Despite older Christmas songs being played on repeat every single year, we don’t seem to get sick of those old classics. Normally, pop hits go through what Lamont calls an ‘inverted U-shaped curve’ of enjoyment, which consists of going from not really liking a song, to loving it, to hating it after it’s been overplayed. But we find ourselves experiencing Christmas music in a completely different way. “With Christmas music, we don’t usually hear it all year round, so we don’t get the chance to get awfully sick of it,” Lamont says.
Ultimately, there’s no reason why an original track can’t become a Christmas classic in the future. All it needs to do is find itself getting played every year, and that takes time. A Christmas song needs years in order for it to percolate and enter that festive canon.
“’Love’s Not Just For Christmas’ is based on a 1940s to 1990s model of what a Christmas song is like,” says Behr. “Media is changing, and if someone released a Christmas grime track – for all I know it’s been done – it’s unlikely that it would get on to your granny’s playlist. But you or your cousins might listen to it, and again next year, and five years later.”
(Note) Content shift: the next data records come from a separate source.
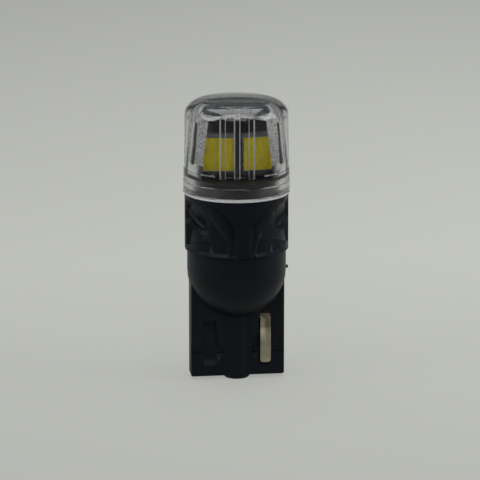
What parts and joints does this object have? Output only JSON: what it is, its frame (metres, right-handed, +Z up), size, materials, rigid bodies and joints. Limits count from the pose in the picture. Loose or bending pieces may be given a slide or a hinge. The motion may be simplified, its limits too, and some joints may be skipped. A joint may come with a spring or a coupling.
{
  "type": "wedge base led bulb",
  "caption": "Small wedge base LED bulb: clear ribbed lens cap over LEDs on an upright board, black sculpted housing, flat wedge with terminals.",
  "frame": {"origin": "on the bulb's axis, at the level of the stem's end, the lowest point", "axes": "+Z up along the bulb's axis towards the lens, X along the wedge's width, -Y out of the front face, which carries the right-hand terminal"},
  "size_m": [0.0104, 0.0104, 0.0281],
  "materials": {
    "housing_plastic": "black satin moulding",
    "clear_lens": "clear polycarbonate, frosted inside",
    "board": "black solder lacquer",
    "led_package": "white moulded package",
    "phosphor": "yellow phosphor gel",
    "terminal": "dull tinned strip",
    "solder": "bright solder",
    "chip_epoxy": "black epoxy",
    "resistor_body": "dark glazed chip",
    "capacitor_body": "brown ceramic chip"
  },
  "bodies": {
    "root": {"housing": "housing_plastic", "lens_cap": "clear_lens", "circuit_board": "board", "led_package_front_left": "led_package", "led_package_front_right": "led_package", "led_package_back_left": "led_package", "led_package_back_right": "led_package", "phosphor_front_left": "phosphor", "phosphor_front_right": "phosphor", "phosphor_back_left": "phosphor", "phosphor_back_right": "phosphor", "terminal_front": "terminal", "terminal_back": "terminal", "solder_joint_front": "solder", "solder_joint_back": "solder", "rectifier": "chip_epoxy", "driver_chip": "chip_epoxy", "diode": "chip_epoxy", "resistor_front_lower": "resistor_body", "resistor_front_upper": "resistor_body", "resistor_back": "resistor_body", "capacitor": "capacitor_body"}
  },
  "joints": []
}
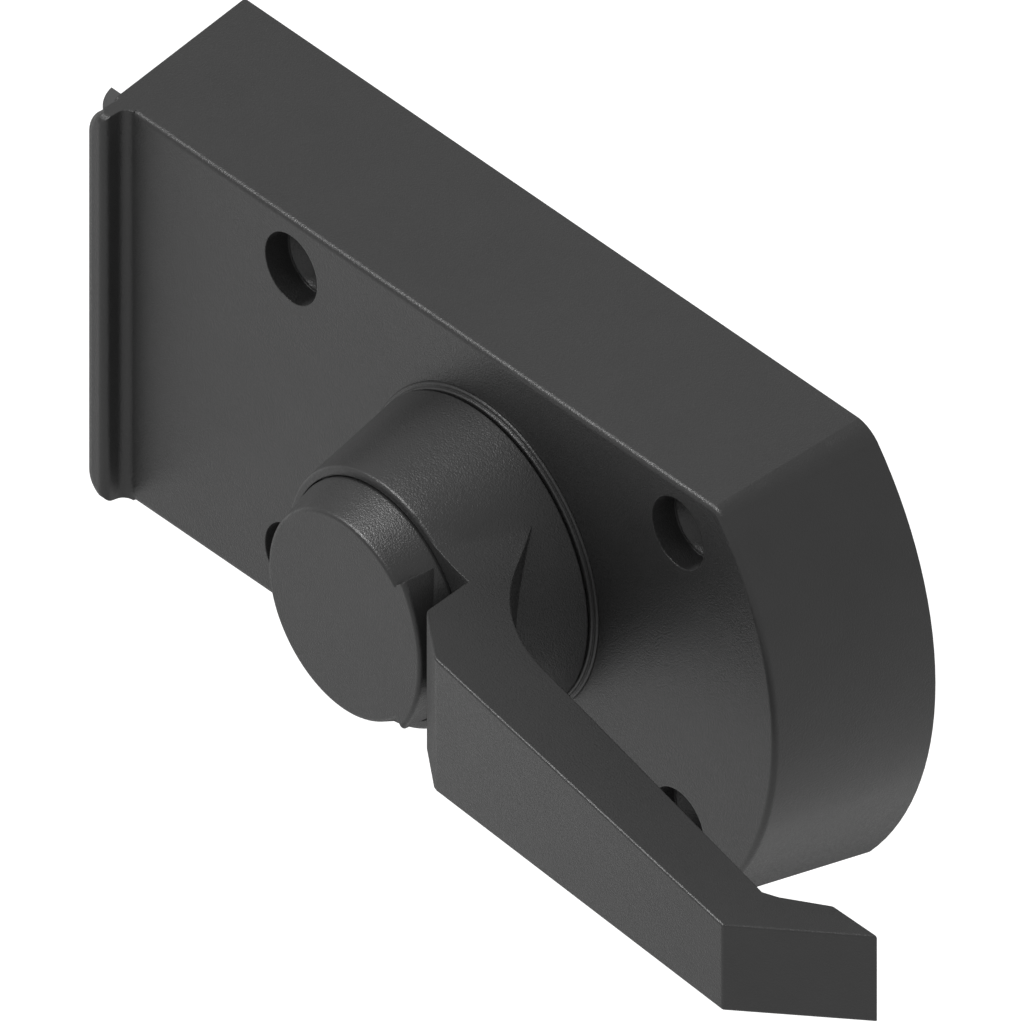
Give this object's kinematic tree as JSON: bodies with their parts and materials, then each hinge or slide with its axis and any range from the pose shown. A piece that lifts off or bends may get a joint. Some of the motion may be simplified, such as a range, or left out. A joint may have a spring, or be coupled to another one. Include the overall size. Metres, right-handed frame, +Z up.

This week, Billboard announced that Mariah Carey’s “All I Want For Christmas Is You” had reached number one in the US for the first time, 25 years after it was first released. If anything, this tells us that even massive Christmas classics really do take a while to become a chart hit, if it does become one at all.
“If audiences like it and the gatekeepers – the radio stations – who have the most say decide to play it, then people like Ariana Grande could be the classic Christmas pop songs of the future,” says Sproston. “But only time will tell. There are a lot of Christmas tunes out there, but it will take time to determine whether or not they make that final cut.”